Simulcast thing is not something, it’s just not something, mainly because I don’t think is something... I think Imus does it pretty well but... you see him do his show but we’re not live-live because we’re on so many different time periods.

But since we do music in the show it’s not as interesting as the talk stuff. There’d be so many different areas of dead air, I don’t know what we would do. Maybe we could figure it out but I’m not sure what we would do between the times when the music’s playing.

You’ve got another initiative, K-TESH, in California

We’re doing this thing where we’re trying to, it really is an experiment, it’s like a beta thing where we’re trying to do some localization stuff with churches where we partner up with churches in local areas – we won’t do this on Long Island because we have such a great presence with KJOY – but we don’t have a Los Angeles station, we had lost our Los Angeles station so we wanted to do an experiment where we partnered up with churches all along southern California and shared content with them and then provided a destination with Christian contemporary music but also with the Intelligence for Your Life where people could listen on their smartphone and listen at work and be connected to the Christian community.

And it sort of blew up, we’re like “Whoa, what do we do?” So a lot of people listen to the stream, the K-TESH stream and of course people can listen anywhere and they do. Someplace in Russia somebody was listening in today and people will find it but it’s an experiment, it’s an idea of localized stream.

A lot of people call in and ask you questions on Facebook. Does it ever happen where you react differently when a person from Long Island calls or asks than someone from another location in the country?

Oh, yeah. I love my connection to Long Island. I have to sort of be careful because we’ve got 380 stations out there now and I don’t want it to be all “when I was growing up” and it ends up being that. There’s always some story where it was like “well, when I was growing up we did this, we played an instrument when we were kids, it gave us better SAT scores,” or “we had to be home when the street lights came on” or “we all walked to ” and it ends up, you can’t help it, it ends up being a constant reference to you youth.

I had one of those lives when I was a kid, it’s a thing that everybody says “I wish that was my life” where on my street on Seabury Road where I grew up it was that thing where Bill Cosby talks about where “hey, go to the fire hydrant, cut right and I’ll fake it to you.” It was you play all day and you come home when the street lights come on, your parents never see you on Saturdays and Sundays and you ride your bike to school and you have a paper route – I had all that stuff – and everybody meets at the pool.

And then you cut grass and you have a lemonade stand and that was the kind of life that I wish my daughter had because when you live in Los Angeles, you just have to drive to have a play date or something and when we pulled up to our house on Long Island right across the street from Roosevelt Field for the first time, the first thing my daughter Prima said was “oh my gosh dad, I wish I had your life.” Just to look at it it looked like it was a Hollywood set.
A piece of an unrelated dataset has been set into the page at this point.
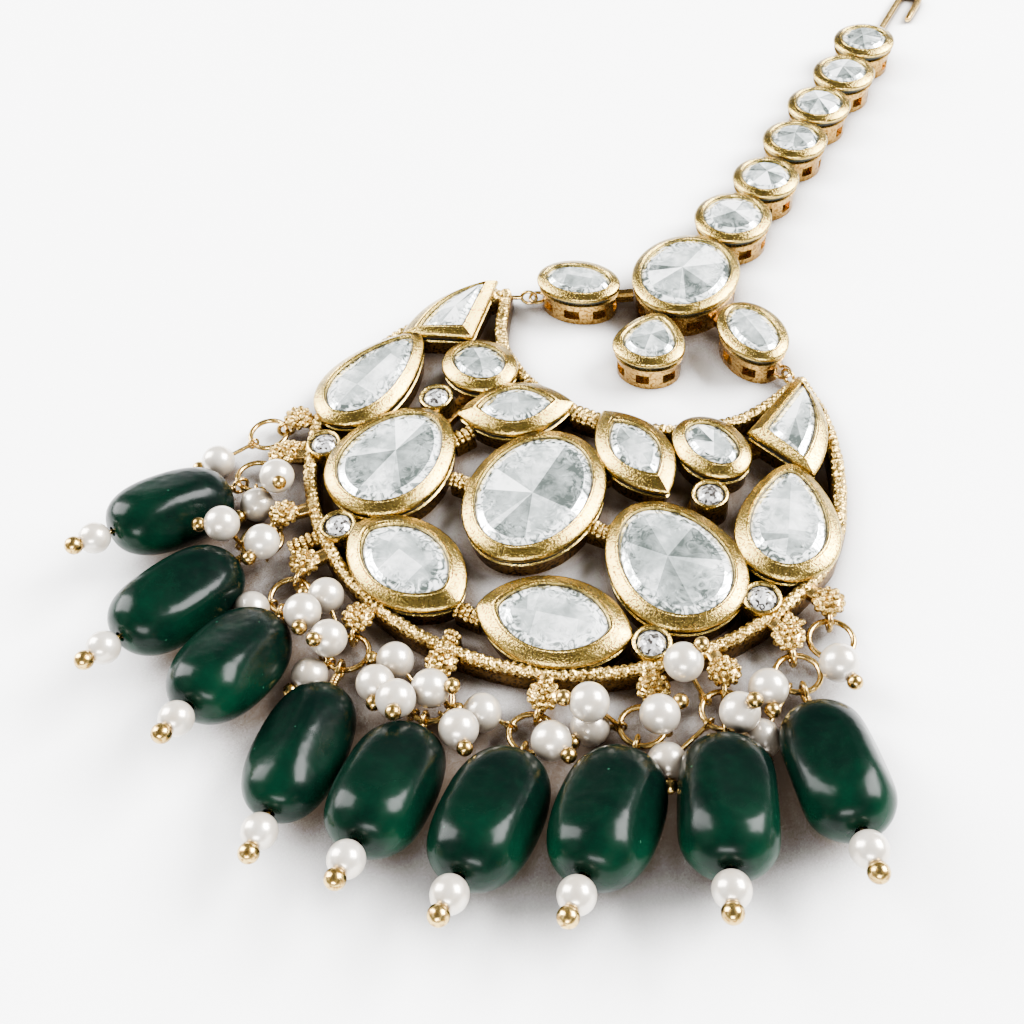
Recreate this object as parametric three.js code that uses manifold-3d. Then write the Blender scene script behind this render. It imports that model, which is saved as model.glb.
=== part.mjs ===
// Maang tikka: a head ornament of stone-set gold, laid flat on a table
//
// Units are millimetres, +Z is up and +Y runs up the chain. The origin is on the table under the
// centre stone. A soldered pendant frame holds thirteen foil-backed stones and six small round ones.
// Eleven tabs round its lower rim carry pearl clusters, nine of them also a green bead on a long pin.
// Four stone-set links and a chain of round settings join the pendant to a plain hook.

import * as THREE from 'three';
import { mergeVertices } from 'three/addons/utils/BufferGeometryUtils.js';
import Module from 'manifold-3d';

const wasm = await Module();
wasm.setup();

// Pendant frame
const PENDANT_RADIUS = 31.3;
const RIM_WIDTH = 1.7;
const RIM_HEIGHT = 3;
const RIM_CROWN = 0.5;
const SETTING_HEIGHT = 4.3;
const LIP_WIDTH = 1.6;
const LIP_FACE_SHARE = 0.85;
const LIP_EDGE_HEIGHT = 3.4;
const LIP_UNDERSIDE = 2.9;
const COLLAR_HEIGHT = 2.4;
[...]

So there are so many references to the way I grew up and you don’t really even know that until you get out and see how everybody else is living in urbanness and so it’s very fond memories for me and I can’t keep it out of me.

You’ve mentioned some of your favorite pieces of intelligence on your show, but what’s been your most weirdest and/or disturbing? 

Every now and then they’ll be a piece of intelligence and then somebody else will do a study on it and somebody else will so the story will come back and one of them them (laughs) is the thing that people get, they lock onto is a thing like “what’s the germiest thing in your hotel room?” and it’s surprising how many people will resonate with this and the answer is not the lamp or the bedspread or even the toilet – the toilet’s the cleanest thing in the hotel room – it’s the television remote because it never gets clean and it has 50,000 distinct and unique germs on it. We always get people who are, whenever we have germs, they always go crazy.

The stuff that, I don’t want to say it’s weird but, the stuff that I wrestle with sometimes is when we have, we’ll have stories about huffing – inhalants, putting inhalants into plastic bags and kids inhaling them – or now it’s distilling hand sanitizer so you can get the pure alcohol. I wrestle with that stuff because basically what I’m doing on the air if I decide to do a story like that is that I’m telling people how to do it. And so we talk about that kinda stuff a lot where it’s like ‘what am I doing here? I’m telling a kid how to do this but I’m also giving a warning to the parents to watch out for this.” So more often and not we’ll go ahead and do the story but we do wrestle with that. Most of the people who listen to our show, like 72 percent I think, are women and we do have a lot of kids who listen – our largest growing area is kids ages 12 to 18 – and so that and bulimia, anorexia, how to stay thin and things like that worry me some times.

What’s been the most rewarding thing about your career, touring, etc. and do you have any plans to retire?

One of the most fun things that happened to me, that has happened several times, is my son, my stepson Gib, is 30 now and he just made us grandparents and Gib comes out with us – he’s an actor and a businessman and works for us but he also comes out and works with us, he opens the show, does some comedy before the show, there are times when Prima will come out with me too to dance and then to have Vincent, my brother -in-law who’s out there with the dogs – so for me I love it when we’re all together when Gib is opening the show, and then I’m playing in the show and then Prima is dancing and then Vinny comes out with the service dog and talks about how people can help and get involved. I love that because it’s almost like, it’s like the Partridge family or something (laughs).

But performing has always been in my blood, when I was a little kid, I was always doing these big Halloween shows and always when we were in high school, we were the band that played in all the dances and we played at OBI East, OBI West, up in the Catskills, all that. I’ve always loved performing. I like the radio show, television’s great too but if you ask that question of if one you could only do, it would be very easy it would be sitting behind a grand piano.

About 2 years ago, I had a really horrible bout with, a piece of my spine broke off and landed on my nerve root and it paralyzed my left leg. And I was in a wheelchair, not for long, for about 6 months and I was in excruciating pain and couldn’t find the right doctor and the pain pills weren’t working and I was trying to do the show and I couldn’t tour, it was really a horrible time and I found this guy at NYU, Dr. Aron Moskowitz from South Africa and he did a microdiscectomy on me and he fixed me and the next day I was like having dinner in Little Italy and that moment it was really being resurrected where I got my life back and at that point becoming a mad, crazy exerciser and I was always in pretty good shape but that gave me a real taste of “OK, you are very vulnerable” and it just made me thing “OK, I’ve got maybe another 20 years left here, I’m just going to take all of it,” so there’s no plan at all about slowing down at least on the music level.